Suche nach der Schönheit. Cecil Beaton im Selbstporträt (1925).


Foto: StudiocanalGmbH / Courtesy of the Cecil Beaton Studio Archive at Sotheby's

Wenn einer der berühmtesten Fotografen des 20. Jahrhunderts behauptet, er habe sich das Fotografieren als Beruf nicht ausgesucht, klingt das ein wenig nach Understatement. "I started out with very little talent."

Andererseits war Cecil Beaton nicht dafür bekannt, Leben und Arbeit einem Plan zu unterwerfen. Beaton war, bei aller ausgesuchter Kunstfertigkeit seiner Bilder, ein Meister der Intuition, der es verstand, in die Welt einzutauchen – und zwar in eine, die er sich fantasierte und dann zurechtlegte.

Angesichts seiner berühmten Gesellschaftsporträts aus Film, Mode und Literatur will man kaum glauben, dass es Beaton, 1904 in eine Londoner Kaufmannsfamilie geboren, zunächst einfach nur darum ging, der Flüchtigkeit des Lebens mit der Kamera etwas entgegenzusetzen.

Talent und Narzissmus

Doch vielleicht hat das eine mehr mit dem anderen zu tun, als man glaubt. Seine Bilder von Marlene Dietrich, Maria Callas, Marilyn Monroe, den Rolling Stones, Truman Capote oder der englischen Königsfamilie inszenieren Ikonen des Alltags für die Ewigkeit.

Trailer zu "Love, Cecil".
Constantin Film Österreich

Zu Beginn von Love, Cecil sieht man in einer Archivaufnahme den schon in die Jahre gekommenen, aber selbstverständlich noch immer gut aussehenden Beaton beim Interview. Mit Hut und überschlagenen Beinen, mit leicht hoher Stimme so näselnd, wie man es sich von einem britischen Dandy erwartet. Nicht nur sein Talent, das er nicht gehabt haben will, machte Beaton zum Star, sondern auch sein Narzissmus.
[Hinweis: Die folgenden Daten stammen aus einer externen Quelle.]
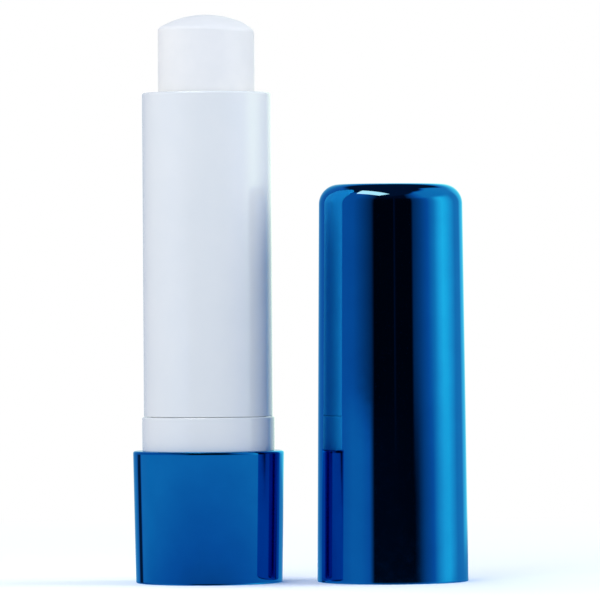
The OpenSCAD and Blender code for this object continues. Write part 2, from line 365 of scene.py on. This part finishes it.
def dressInnerNodes():
    for nodeName, material in (("spindle", natural), ("carrier", natural), ("guide_tube", white)):
        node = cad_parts[nodeName]
        node.data.materials.clear()
        node.data.materials.append(material)


baseShell = makeBaseShell()
baseInsert = makeBaseInsert()
tubeSleeve = makeTube()
balmStick = makeBalm()
pullCap = makeCap()
dressInnerNodes()
for piece in (baseShell, baseInsert, tubeSleeve, balmStick, pullCap):
    print("made:", piece.name, len(piece.data.polygons), "faces")


# studio: a pale floor, a world that is a room in mirrors and soft light on matt pieces, and three lamps

def makeFloor():
    floor = {
        "size": 6.0, "bounce": 0.64, "pale": 1.05,        # how pale for light and for the camera
        "fadeFrom": 0.05, "fadeTo": 0.22,        # beyond these distances it is plain white
    }
    bm = bmesh.new()
    bmesh.ops.create_grid(bm, x_segments=1, y_segments=1, size=floor["size"] / 2)
    mesh = bpy.data.meshes.new("floor")
    bm.to_mesh(mesh)
    bm.free()
    plane = bpy.data.objects.new("floor", mesh)
    bpy.context.scene.collection.objects.link(plane)
    plane.visible_glossy = False
    n = Nodes(bpy.data.materials.new("pale floor"))
    place = n.add("ShaderNodeTexCoord").outputs["Object"]
    away = n.add("ShaderNodeVectorMath", {0: place}, operation="LENGTH").outputs["Value"]
    fade = n.spread(away, floor["fadeFrom"], floor["fadeTo"], 0.0, 1.0)
    inView = n.add("ShaderNodeLightPath").outputs["Is Camera Ray"]
    tone = n.spread(inView, 0.0, 1.0, floor["bounce"], floor["pale"])
    grey = n.add("ShaderNodeCombineXYZ", {0: tone, 1: tone, 2: tone}).outputs[0]
    matt = n.add("ShaderNodeBsdfDiffuse", {"Color": grey}).outputs[0]
    plain = n.add("ShaderNodeEmission", {"Color": (1, 1, 1, 1), "Strength": 1.0}).outputs[0]
    mix = n.add("ShaderNodeMixShader", {0: n.math("MULTIPLY", fade, inView), 1: matt, 2: plain})
    n.add("ShaderNodeOutputMaterial", {"Surface": mix.outputs[0]})
    mesh.materials.append(n.owner)


def mirroredRoom(n, turn, rise):
    # brightness by direction round the pieces, in degrees: 0 is towards the viewer, + to the right.
    # A grey wall stands left, a dark room in front, a softbox right and a pale backdrop behind.
    room = {
        "most": 2.0,        # the brightness that a ramp holds as 1
        "wall": [
            (-180, 0.8), (-170, 0.55), (-160, 0.45), (-152, 0.34), (-134, 0.25), (-78, 0.27), (-63, 0.25),
            (-49, 0.165), (-33, 0.07), (-28, 0.003), (3, 0.003), (4.5, 0.02), (6, 0.003), (32, 0.003),
            (35, 0.08), (46, 0.15), (60, 0.28), (72, 0.66), (82, 1.35), (90, 1.7), (98, 1.5), (110, 1.05),
            (122, 0.6), (138, 0.55), (146, 1.2), (180, 1.5),
        ],
        "wallFoot": [        # below the horizon
            (-180, 0.8), (-170, 0.55), (-160, 0.45), (-152, 0.34), (-134, 0.26), (-95, 0.28), (-80, 0.31),
            (-65, 0.39), (-50, 0.38), (-36, 0.27), (-29, 0.006), (34, 0.004), (40, 0.03), (51, 0.16),
            (66, 0.29), (78, 0.9), (88, 1.3), (98, 1.4), (108, 1.0), (119, 0.58), (138, 0.55), (146, 1.1),
            (180, 1.4),
        ],
        # half the degrees that the change at the horizon takes
        "footSoft": [(-180, 0.25), (-33, 0.25), (20, 0.9), (180, 0.9)],
        "high": [
            (-180, 0.4), (-137, 0.28), (-60, 0.25), (-36, 0.1), (-25, 0.01), (25, 0.01), (40, 0.2),
            (60, 0.55), (120, 0.66), (155, 0.6), (180, 0.4),
        ],
        "highEdge": (20, 34),
        "brow": [        # degrees up where the dark ceiling starts
            (-180, 38), (-160, 38), (-138, 48), (-60, 54), (-36, 46), (0, 40), (36, 50), (60, 60), (125, 62),
            (140, 50), (150, 38), (180, 36),
        ],
        "browSoft": 4, "ceiling": 0.02,
        "table": [
            (-180, 0.6), (-150, 0.45), (-142, 0.35), (-138, 0.03), (-129, 0.03), (-125, 0.5), (180, 0.5),
        ],
        "tableEdge": (-2.3, -1.8),
        "tableNear": (-4.8, -3.3, 0.4, 1.0),        # the table darkens as it comes near
        # well below the horizon the room's bands come back, so a piece looked down on is still a mirror
        "low": [
            (-180, 0.55), (-160, 0.5), (-142, 0.22), (-120, 0.22), (-95, 0.6), (-80, 0.55), (-50, 0.3),
            (-33, 0.16), (-26, 0.01), (24, 0.01), (36, 0.12), (60, 0.3), (76, 0.8), (90, 1.5), (104, 1.1),
            (125, 0.4), (150, 0.45), (180, 0.55),
        ],
        "lowEdge": (-13, -6),
        # dim light is bluer and bright light greener, as a camera shows a tinted mirror
        "tone": [
            (0.0, (0, 0, 0)), (0.14, (0.20, 0.269, 0.50)), (0.25, (0.38, 0.48, 0.633)),
            (0.6, (0.93, 1.15, 1.017)), (1.0, (1.5, 1.92, 1.356)),
        ],
    }
    wall, wallFoot, high, table, low = (n.around(turn, room[band], room["most"])
                                        for band in ("wall", "wallFoot", "high", "table", "low"))
    aboveFoot = n.math("DIVIDE", rise, n.around(turn, room["footSoft"]))
    level = n.between(n.soften(aboveFoot, -1, 1), wallFoot, wall)
    level = n.between(n.soften(rise, *room["highEdge"]), level, high)
    brow = n.math("MULTIPLY", n.around(turn, room["brow"], 90), 90.0)
    aboveBrow = n.math("SUBTRACT", rise, brow)
    inCeiling = n.soften(aboveBrow, -room["browSoft"], room["browSoft"])
    level = n.between(inCeiling, level, room["ceiling"] / room["most"])
    table = n.math("MULTIPLY", table, n.spread(rise, *room["tableNear"]))
    table = n.between(n.soften(rise, *room["lowEdge"]), low, table)
    level = n.between(n.soften(rise, *room["tableEdge"]), table, level)
    return n.ramp(level, room["tone"])


def softLight(n, turn, z):
    # what falls on the matt pieces, by the same directions: a softbox stands to the right
    light = {
        "most": 4.0,        # the brightness that a ramp holds as 1
        "side": [
            (-180, 1.3), (-150, 1.8), (-110, 1.25), (-60, 1.03), (-25, 0.64), (5, 0.42), (30, 0.26),
            (62, 0.25), (72, 3.4), (110, 3.4), (120, 0.2), (160, 0.2), (180, 0.8),
        ],
        "above": 0.7, "aboveEdge": (0.6, 0.9),        # the edge is a share of the way up to straight above
        "tone": [
            (0.0, (0, 0, 0)), (0.1, (0.23, 0.42, 0.78)), (0.25, (0.98, 1.0, 1.04)), (1.0, (4.0, 4.04, 4.1)),
        ],
    }
    side = n.around(turn, light["side"], light["most"])
    level = n.between(n.soften(z, *light["aboveEdge"]), side, light["above"] / light["most"])
    return n.ramp(level, light["tone"])


def makeWorld():
    world = bpy.data.worlds.new("studio")
    bpy.context.scene.world = world
    n = Nodes(world)
    x, y, z = n.add("ShaderNodeSeparateXYZ", {0: n.add("ShaderNodeTexCoord").outputs["Generated"]}).outputs
    turn = n.math("DIVIDE", n.math("ARCTAN2", x, n.math("MULTIPLY", y, -1.0)), 2 * math.pi)
    turn = n.math("ADD", turn, 0.5)
    rise = n.math("MULTIPLY", n.math("ARCSINE", z), 180 / math.pi)
    mirrored = mirroredRoom(n, turn, rise)
    soft = softLight(n, turn, z)
    path = n.add("ShaderNodeLightPath").outputs
    # a mirror shows the room; a mirror that lights a matt surface passes on the soft light instead
    asMirror = n.math("MULTIPLY", path["Is Glossy Ray"], n.math("LESS_THAN", path["Diffuse Depth"], 0.5))
    light = n.betweenColours(asMirror, soft, mirrored)
    seen = n.betweenColours(path["Is Camera Ray"], light, (1, 1, 1, 1))
    shader = n.add("ShaderNodeBackground", {"Color": seen, "Strength": 1.0})
    n.add("ShaderNodeOutputWorld", {"Surface": shader.outputs[0]})


def addPanel(name, panel):
    data = bpy.data.lights.new(name, "AREA")
    data.shape = "RECTANGLE"
    data.size, data.size_y = panel["size"]
    data.energy = math.pi * data.size * data.size_y        # so a strength of 1 is a brightness of 1
    lamp = bpy.data.objects.new(name, data)
    lamp.location = panel["place"]
    bpy.context.scene.collection.objects.link(lamp)
    lamp.visible_camera = False
    return lamp


def addHighlight(name, panel, glow, lit):        # a panel that is seen only as its image in the lit pieces
    lamp = addPanel(name, panel)
    lamp.rotation_euler.z = math.radians(panel["turn"])
    lamp.visible_diffuse = False
    lamp.light_linking.receiver_collection = bpy.data.collections.new(name + " lights")
    for piece in lit:
        lamp.light_linking.receiver_collection.objects.link(piece)
    n = Nodes(lamp.data)
    # dark to light that a matt surface scattered first, so the panel throws no glints on the white
    direct = n.math("LESS_THAN", n.add("ShaderNodeLightPath").outputs["Diffuse Depth"], 0.5)
    emission = n.add("ShaderNodeEmission", {"Color": glow, "Strength": direct})
    n.add("ShaderNodeOutputLight", {"Surface": emission.outputs[0]})


def makeLamps():
    overhead = {
        "size": (0.27, 0.13), "place": (-0.114, -0.146, 0.347), "turn": -58.7,
        "whiteGlow": (8, 8, 8, 1),
        "blueGlow": (48, 3.24, 1.53, 1),        # the coat swallows red, so a warm panel comes out pale
    }
    front = {"size": (0.10, 0.10), "place": (-0.05, -0.14, 0.115), "aim": (0, 0, 0.045), "brightness": 3.4}
    addHighlight("panel over the stick", overhead, overhead["whiteGlow"], (tubeSleeve, balmStick, baseInsert))
    addHighlight("panel over the cap", overhead, overhead["blueGlow"], (pullCap,))
    lamp = addPanel("front panel", front)        # fills the front from a little above, mirrored nowhere
    lamp.data.energy *= front["brightness"]
    towards = Vector(front["aim"]) - Vector(front["place"])
    lamp.rotation_euler = towards.to_track_quat("-Z", "Y").to_euler()
    lamp.visible_glossy = False


def makeCamera():
    view = {"place": (11.7 * mm, -770 * mm, 35.7 * mm), "lens": 364.7, "sensor": 36, "roll": -0.36,
            "clip": (0.05, 20)}
    data = bpy.data.cameras.new("camera")
    data.lens = view["lens"]
    data.sensor_width = view["sensor"]
    data.clip_start, data.clip_end = view["clip"]
    camera = bpy.data.objects.new("camera", data)
    level = Matrix.Rotation(math.radians(90), 4, "X") @ Matrix.Rotation(math.radians(view["roll"]), 4, "Z")
    camera.matrix_world = Matrix.Translation(view["place"]) @ level
    bpy.context.scene.collection.objects.link(camera)
    bpy.context.scene.camera = camera


makeFloor()
makeWorld()
makeLamps()
makeCamera()
bpy.context.scene.view_settings.view_transform = "Standard"
print("studio ready")
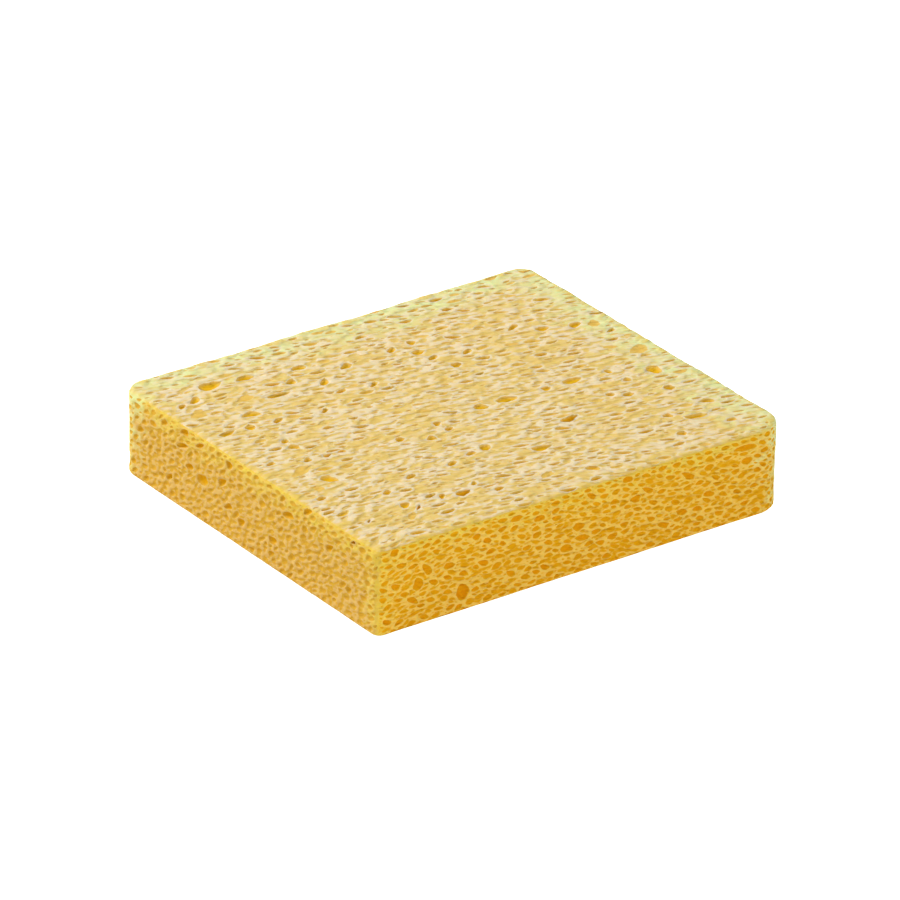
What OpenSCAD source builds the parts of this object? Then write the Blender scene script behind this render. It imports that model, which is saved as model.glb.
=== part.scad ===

Love, Cecil wirkt als Film überraschend stimmig so getrieben wie Beaton selbst. Denn der Fotograf, Modedesigner, Filmausstatter und Autor von mehreren Dutzend Büchern war im Nachhinein über Jahrzehnte immer dort, wo sich das Jahrhundert entzündete: in den Roaring Twenties, im Swinging London, in den Hollywoodstudios der 50er-Jahre.

Schatten der Liebe

Regisseurin Lisa Immordino Vreeland versieht ihre knapp 100-minütige Dokumentation denn auch mit allem, was das Kino in so einem Fall aufzubieten hat: Off-Kommentar, Interviews, Archivmaterial, Filmausschnitte. David Hockney erzählt, wie ihm Beaton als Erster ein Bild abkaufte, sein Filmbiograf David Bailey hat die konfrontative Zusammenarbeit nach Jahren überwunden, und man sieht die aufgehübschte Audrey Hepburn auf der Pferderennbahn in My Fair Lady, für den Beaton Kostüme und Ausstattung entwarf und prompt zwei Oscars bekam. Katherine Hepburn stand Beaton nicht so zu Gesicht: "She is a dried-up boot."

Nie überwunden hatte Beaton seine unerwiderte Liebe zum Kunstsammler und Mäzen Peter Watson, die sich wie ein Schatten auch über den Film legt. Seine Leidenschaft – etwa auch jene für Greta Garbo, die schönste Frau, die er je fotografiert haben wollte – gehörte indes in eine Welt, die Beaton nicht formen konnte, sondern deren Traumata er wie jedermann akzeptieren musste. (Michael Pekler, 15.7.2018)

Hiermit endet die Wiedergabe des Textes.